Randolph Golf Course has seen a lot of wear and tear since 1980, when Golf Digest called it part of the "busiest golf complex in the world."


The most valuable piece of sports property in Tucson isn't McKale Center, Kino Stadium or anything connected to football or soccer.

It is the Randolph Golf Complex, a 36-hole paradise of green smack in the middle of the map. In the last decade, it has been beat up and underappreciated. It has been allowed to wrinkle, blow its reputation and be abandoned by both the PGA and LPGA tours.

And yet you can't put a price on it. It has location, history, economic potential and about 400 of the most beautiful acres in the state.

The UA investigated the possibility of moving its golf operation to Randolph but backed away, scared off by the tattered edges and groaning engine of a complex that in 1980 was said by Golf Digest to be the "busiest golf complex in the world."

Now the Tucson City Council is examining bids from seven national golf management firms and will almost surely offer one a chance to take over the entire Tucson City Golf operation, five courses, including Randolph and it southern neighbor, the Dell Urich Golf Course.

That the local golf crisis has reached this stage, on this type of premium turf, is sobering.

A betting man would be smart to put his money on Billy Casper Golf, a management team so vast that it operates 127 municipal courses in the United States, a firm with such a sparkling reputation that it has grown to include 18 vice presidents, each one in charge of a small army of employees in every category from agronomy to guest services.

Its corporate literature says, in bold letters, "WE WILL MAKE YOU MONEY."

That's a fastball down the middle for the Tucson City Council, which, in general, would like golf to go away and never again take from the city's bottom line or grace its calendar.

There are so many reasons that the once-thriving Randolph Golf Complex, and Tucson City Golf, is available, for lease, that you only need three social media letters - SMH - to describe the nature of its business.

Shaking my head.

This is the busiest summer golf weekend of the year in Southern Arizona, and on Thursday morning everything should've been in order to showcase all five courses, including Fred Enke and El Rio, which rarely have been in better condition than currently.

But if you played early Thursday at Silverbell Golf Course, you played the first six holes through an inescapable spray of reclaimed water, which went on at full pitch for those who chose to play early.

Among those in the reclaimed water shower were three of the best customers of Tucson City Golf (full disclosure: three of my regular golf partners), those who bought the annual Mega Pass, worth about $2,850 after taxes.

SMH. Just another day at TCG. Shower your top customers with smelly water.

Remarkably, after all the negative press and public comment about Tucson City Golf the last few years, the entire operation is again profitable. Even Fred Enke, which once seemed doomed, is now in the black, according to figures obtained from the city.
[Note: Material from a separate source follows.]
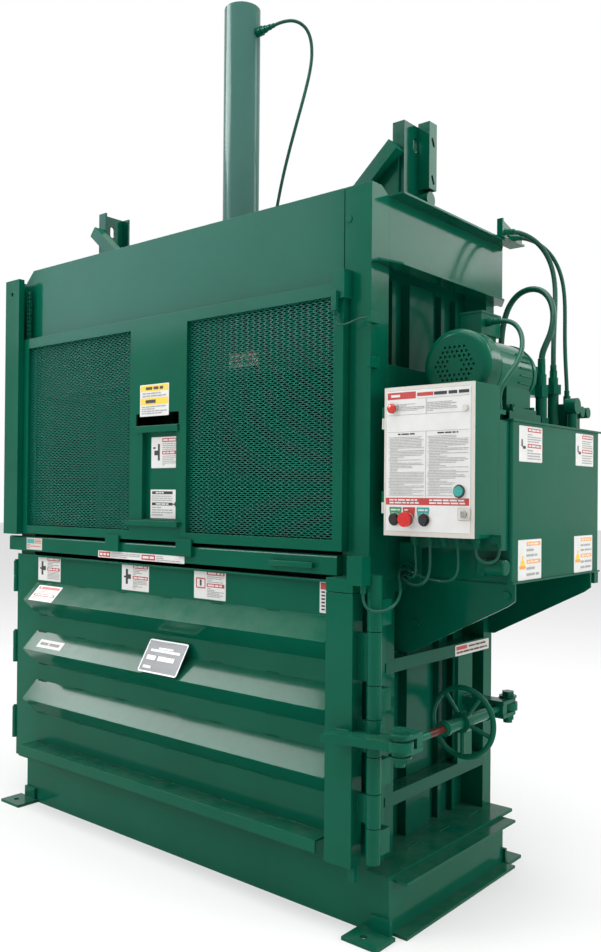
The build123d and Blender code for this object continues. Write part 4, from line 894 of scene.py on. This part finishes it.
@dataclass
class ControlFace:
    """The printing, lamps and rings on the control box's panel."""

    left: float = 903.0
    face: float = -361.0
    low: float = 1095.0

    def at(self, x: float, out: float, z: float) -> Triple:
        """Give a point by its place from the panel's lower left corner, and how far it stands out."""
        return (self.left + x, self.face - out, self.low + z)

    def print_sheet(self) -> Sign:
        """The overlay with its headings, columns of text and the band over the buttons.

        Returns:
            The sign.
        """
        sheet = Sign.rimmed("panel_print", "panel", self.at(6, 0, 12), (262, 381),
                            rim=0.8, thick=0.3, round_mm=6)
        sheet.fill(Ink.RED, (4, 357, 95, 376), (99, 362, 149, 372), (1, 72, 258, 91))
        sheet.fill(Ink.GREY, (3, 268, 257, 268.9), (3, 314, 257, 314.9), (99, 356, 257, 356.9),
                   (127, 93, 127.9, 268), (127, 314, 127.9, 356))
        for number, (left, right) in enumerate(((9.0, 122.0), (133.0, 255.0))):
            sheet.words(Ink.BLACK, 0.5, (left + 30, 259, right - 30, 266, 1, 67 + number))
            self.column(sheet, left, right, 61 + number)
        sheet.words(Ink.GREY, 0.35, (34, 324, 122, 345, 5, 65), (130, 320, 222, 346, 6, 66))
        sheet.words(Ink.WHITE, 0.6, (16, 361, 90, 372, 1, 69))
        sheet.words(Ink.BLACK, 0.7, (152, 361, 256, 373, 1, 70))
        return sheet.words(Ink.WHITE, 0.55, (13, 74, 107, 89, 2, 71), (140, 74, 246, 89, 2, 72))

    def column(self, sheet: Sign, left: float, right: float, seed: int) -> None:
        """Add one column of small print, in lines of uneven length.

        Args:
            sheet: The overlay.
            left: The column's left edge.
            right: Its right edge.
            seed: Picks the lengths.
        """
        top, pitch, lines, half = 254.0, 4.1, 39, 0.6
        lamp_left, lamp_z, lamp_room = 208.0, 110, 20
        pick = random.Random(seed)
        for row in range(lines):
            z = top - pitch * row
            end = right - pick.choice((0.0, 0.0, 2.0, 8.0, 36.0, 62.0, 84.0))
            if abs(z - lamp_z) < lamp_room:
                end = min(end, lamp_left)
            x = left if pick.random() < 0.3 else left + 4
            while x < end - 3:
                run = min(pick.uniform(6.0, 26.0), end - x)
                sheet.fields.append(Field((x, z - half, x + run, z + half), Ink.GREY, True))
                x += run + 1.6

    def legends(self) -> list[Sign]:
        """The small shields behind the push-buttons and the plate round the key.

        Returns:
            The signs.
        """
        signs = []
        for name, x, ink in (("start", 18.5, Ink.GREEN), ("stop", 62.0, Ink.RED), ("lower", 106.0, Ink.TEAL)):
            sign = Sign(f"{name}_legend", "panel", self.at(x, 0.5, 36), (40, 42), base=ink, taper=0.72)
            signs.append(sign.words(Ink.WHITE, 0.55, (6, 31, 35, 38, 1, len(name))))
        plate = Sign("key_legend", "panel", self.at(230, 0.5, 45), (36, 34), base=Ink.CREAM)
        plate.fill(Ink.GREY, (1.5, 1.5, 34.5, 32.5)).fill(Ink.CREAM, (2.3, 2.3, 33.7, 31.7))
        return signs + [plate]

    def rings(self) -> Object:
        """The rings round the push-buttons and the lit button.

        Returns:
            The joined rings.
        """
        rings = []
        for x, z in ((36.0, 45.0), (79.0, 45.0), (131.0, 45.0), (236.0, 121.0)):
            Shop.clear()
            bpy.ops.mesh.primitive_torus_add(
                location=[c * MM for c in self.at(x, 4, z)], rotation=(math.pi / 2, 0, 0),
                major_radius=15.8 * MM, minor_radius=1.8 * MM, major_segments=40, minor_segments=10)
            Shop.settle(bpy.context.object)
            rings.append(bpy.context.object)
        return Shop.join(rings, "button_rings")

    def build(self, finishes: Finishes) -> None:
        """Build the print, the legends, the rings, the pilot lamp and the lock."""
        for sign in [self.print_sheet()] + self.legends():
            sign.build(finishes)
        Shop.deliver(self.rings(), "panel", "button_black", finishes["black_gloss"], 60)
        dome = [(0, 13.4), (4, 13.4), (7, 11.8), (9.2, 8), (9.8, 0)]
        lamp = Shop.join([Shop.turned(self.at(29, 6.6, 345), (0, -1, 0), dome)], "pilot_lamp")
        Shop.deliver(lamp, "panel", "button_red", finishes["red_lens"], 50)
        rim = [(0, 8.8), (1.6, 8.8), (2.4, 7.8), (2.4, 5), (1, 4.6), (1, 0)]
        lock = Shop.join([Shop.turned(self.at(251, 0, 337), (0, -1, 0), rim)], "panel_lock")
        Shop.deliver(lock, "panel", "bright_metal", finishes["zinc"], 40)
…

The driving range at Fred Enke, which is something out of the movie "Tin Cup," a threadbare and spartan facility, makes as much as $150,000 annually, according to city figures.

No wonder Billy Casper Golf, and six other national and international golf management firms, wants to get its hands on Tucson City Golf. The Randolph-Dell Urich complex is a potential jewel, among the best in the country.

The gamble of hiring a management firm, out-sourcing the entire operation, is that it adds another layer of expense and salaries. But with, say, Billy Casper Golf running the clubhouse at Randolph, those golfers (again, my golf partners) who recently finished play on a hot afternoon at Dell Urich, wouldn't have been greeted by "closed signs" and locked doors at 3:30 p.m.

Can't a man get a cold beer around here?

The conundrum of Tucson City Golf is that the old Randolph South (now Dell Urich) facility once played host to almost 90,000 rounds in a year. That's unprecedented in Tucson and almost anywhere in the world.

Randolph South was short, about 5,900 yards, and flat. Golfers would frequently arrive 45 minutes before dawn, lined up to get a tee time, before the pro and cashiers arrived at the clubhouse. The South course thrived because it was not a monster. The majority of America's muni golfers can't break 90 (or even 100) but they would drive to Randolph because it was one course at which they could dream big dreams about that 88 or 99, and not look for a lost ball.

But now its replacement, Dell Urich, struggles to get even 50,000 rounds a year. It is a beautiful facility, built for a federal flood basin program, but it is no longer short or easy to some guy who can't break 100. You can lose a few golf balls there.

It's a better course but with fewer players, and the change essentially triggered, along with a busted economy, the slide of golf in Southern Arizona.

My best guess is that the City Council will not close any of the five courses, not even money-losing and politically charged El Rio. It will simply find someone to take the financial risk and trust (put into the contract) that it will make the necessary marketing changes and capital improvements to put the sparkle back in our municipal golf facilities.

In 2007, Billy Casper Golf took over two similar city complexes in Tulsa, both under threat to be closed, and those four facilities - Olde Page, Stone Creek, Woodbine and Pecan Valley - are now profitable. They did so without raising daily fees.

If you played any of those four courses today, walking, it would cost between $12 and $22.

If Tulsa can do it, why can't Tucson?